CHALLENGE: Repeat each line exactly as it is written.

---

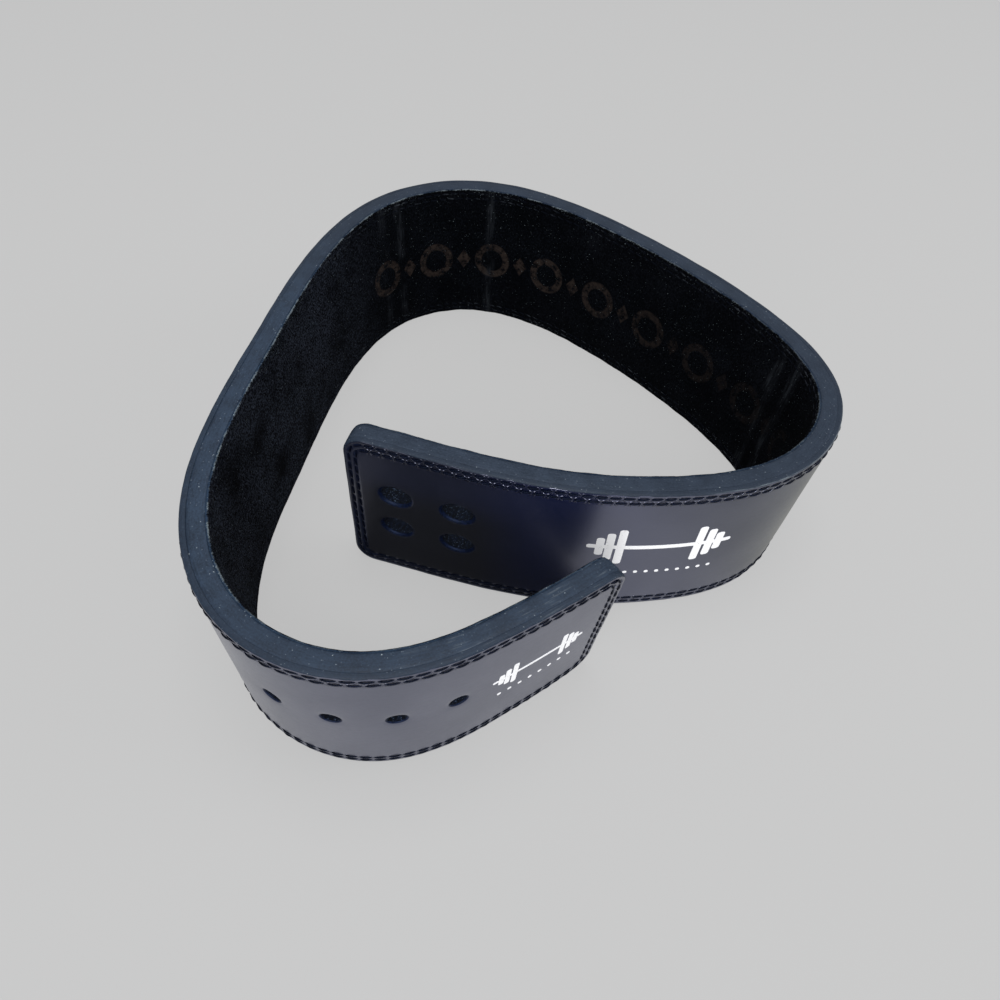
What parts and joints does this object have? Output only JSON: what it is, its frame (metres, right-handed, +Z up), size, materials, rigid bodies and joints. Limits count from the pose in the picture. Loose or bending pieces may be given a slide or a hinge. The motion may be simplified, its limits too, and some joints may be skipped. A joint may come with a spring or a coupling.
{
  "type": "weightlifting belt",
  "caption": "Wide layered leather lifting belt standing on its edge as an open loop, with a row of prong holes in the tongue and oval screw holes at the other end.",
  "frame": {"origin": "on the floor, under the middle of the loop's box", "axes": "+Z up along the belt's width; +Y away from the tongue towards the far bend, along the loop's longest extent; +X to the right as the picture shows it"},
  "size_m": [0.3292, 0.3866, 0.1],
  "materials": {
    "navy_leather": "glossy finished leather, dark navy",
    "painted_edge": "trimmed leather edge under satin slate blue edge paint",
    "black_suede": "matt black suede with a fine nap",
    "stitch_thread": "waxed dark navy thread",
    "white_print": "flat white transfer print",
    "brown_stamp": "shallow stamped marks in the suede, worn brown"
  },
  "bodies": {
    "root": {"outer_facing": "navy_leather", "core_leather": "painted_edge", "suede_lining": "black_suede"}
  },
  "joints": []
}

---

ANSWER:
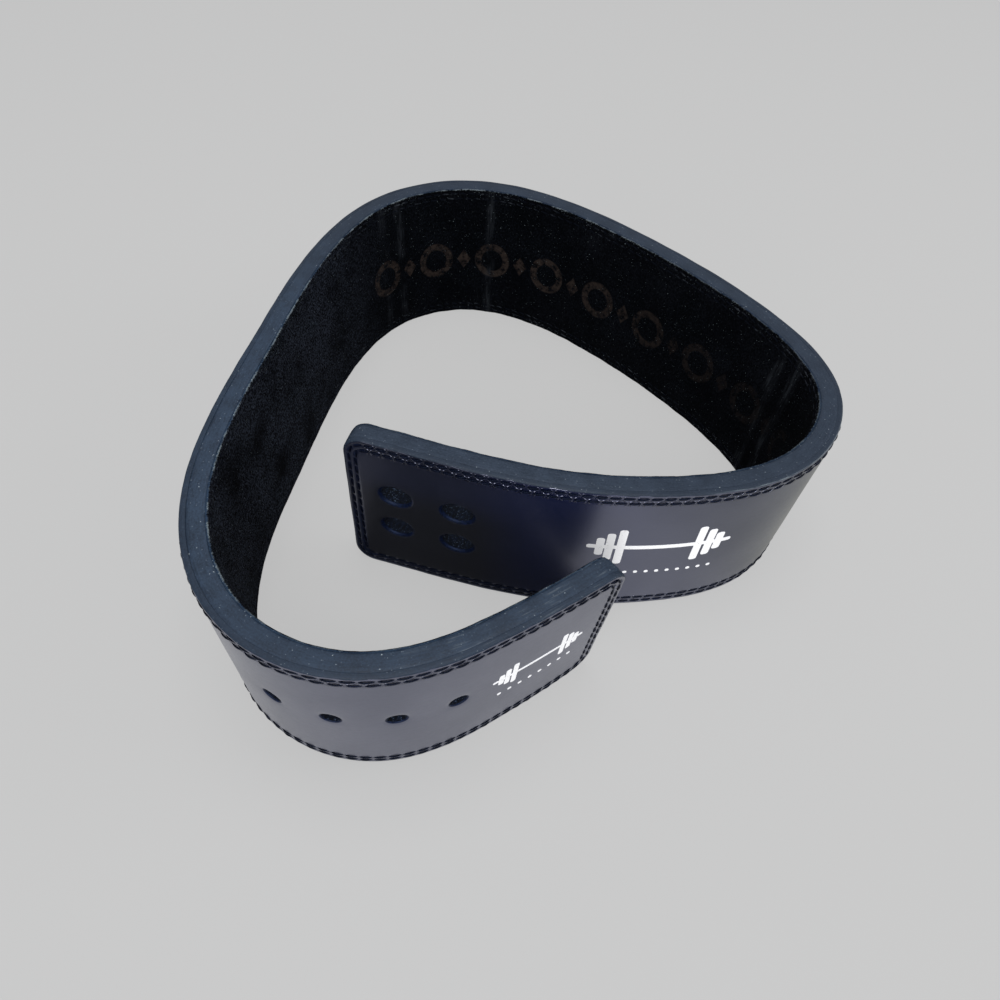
What parts and joints does this object have? Output only JSON: what it is, its frame (metres, right-handed, +Z up), size, materials, rigid bodies and joints. Limits count from the pose in the picture. Loose or bending pieces may be given a slide or a hinge. The motion may be simplified, its limits too, and some joints may be skipped. A joint may come with a spring or a coupling.
{
  "type": "weightlifting belt",
  "caption": "Wide layered leather lifting belt standing on its edge as an open loop, with a row of prong holes in the tongue and oval screw holes at the other end.",
  "frame": {"origin": "on the floor, under the middle of the loop's box", "axes": "+Z up along the belt's width; +Y away from the tongue towards the far bend, along the loop's longest extent; +X to the right as the picture shows it"},
  "size_m": [0.3292, 0.3866, 0.1],
  "materials": {
    "navy_leather": "glossy finished leather, dark navy",
    "painted_edge": "trimmed leather edge under satin slate blue edge paint",
    "black_suede": "matt black suede with a fine nap",
    "stitch_thread": "waxed dark navy thread",
    "white_print": "flat white transfer print",
    "brown_stamp": "shallow stamped marks in the suede, worn brown"
  },
  "bodies": {
    "root": {"outer_facing": "navy_leather", "core_leather": "painted_edge", "suede_lining": "black_suede"}
  },
  "joints": []
}